Several members and public advocates urged additional transparency steps. Peter Ritschke (speaker 11), an advocate with the Baltimore County Police Accountability Coalition, renewed a long-standing request that the board consider independent outside counsel rather than relying solely on the county Office of Law. "There is an obvious conflict with using the Office of Law in the first place because their fiduciary responsibility is to the county," Ritschke said, urging the board to consider a recommendation to the county council or state legislature.

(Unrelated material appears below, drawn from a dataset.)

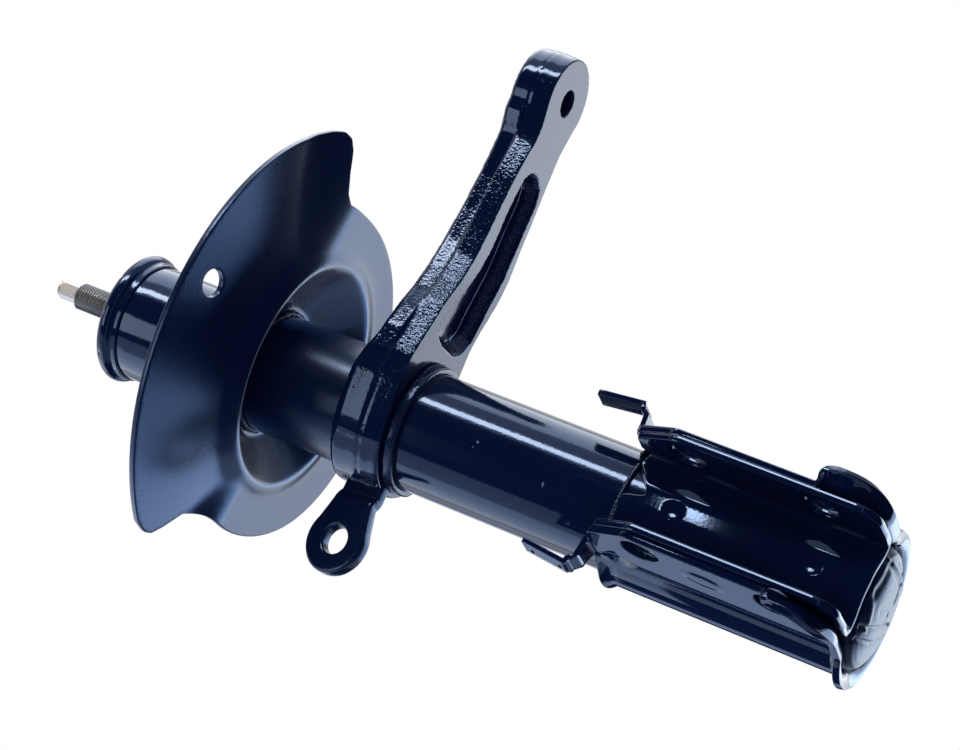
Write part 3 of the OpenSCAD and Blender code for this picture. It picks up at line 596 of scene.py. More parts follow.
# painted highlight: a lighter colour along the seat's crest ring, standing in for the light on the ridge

County staff (speaker 6) told the board the Office of Law recently assigned separate attorneys to the PAB and the ACC, but acknowledged the board could consider pursuing outside counsel in the future. Board member Scott Richmond (speaker 7) said the board also needs clearer parameters on what constitutes an "outcome" versus a "final disposition," and how much redaction is necessary so the board can use opinion content for policy analysis without exposing protected personal information.
The report also summarizes recent trial-board activity: several trial boards were convened or scheduled, one cancelled by resignation, and at least one officer accepted discipline via settlement that included short loss-of-leave penalties and written reprimands. When asked whether settlement means the officer accepted charges and discipline, Aiden (speaker 4) explained that an accepted settlement does indicate the officer accepted the discipline packaged in that agreement.
Board members recommended several editorial and formatting changes — adding totals to certain graphs, moving numbers for clarity, and keeping table formats where they aid readability — and asked staff to coordinate with BCStat about possibly including ACC-specific visualizations on the county dashboard.
The board set a submission deadline for the report ahead of Dec. 31 and scheduled its next meeting for March 16, 2026. The board voted unanimously to adopt the annual report as revised.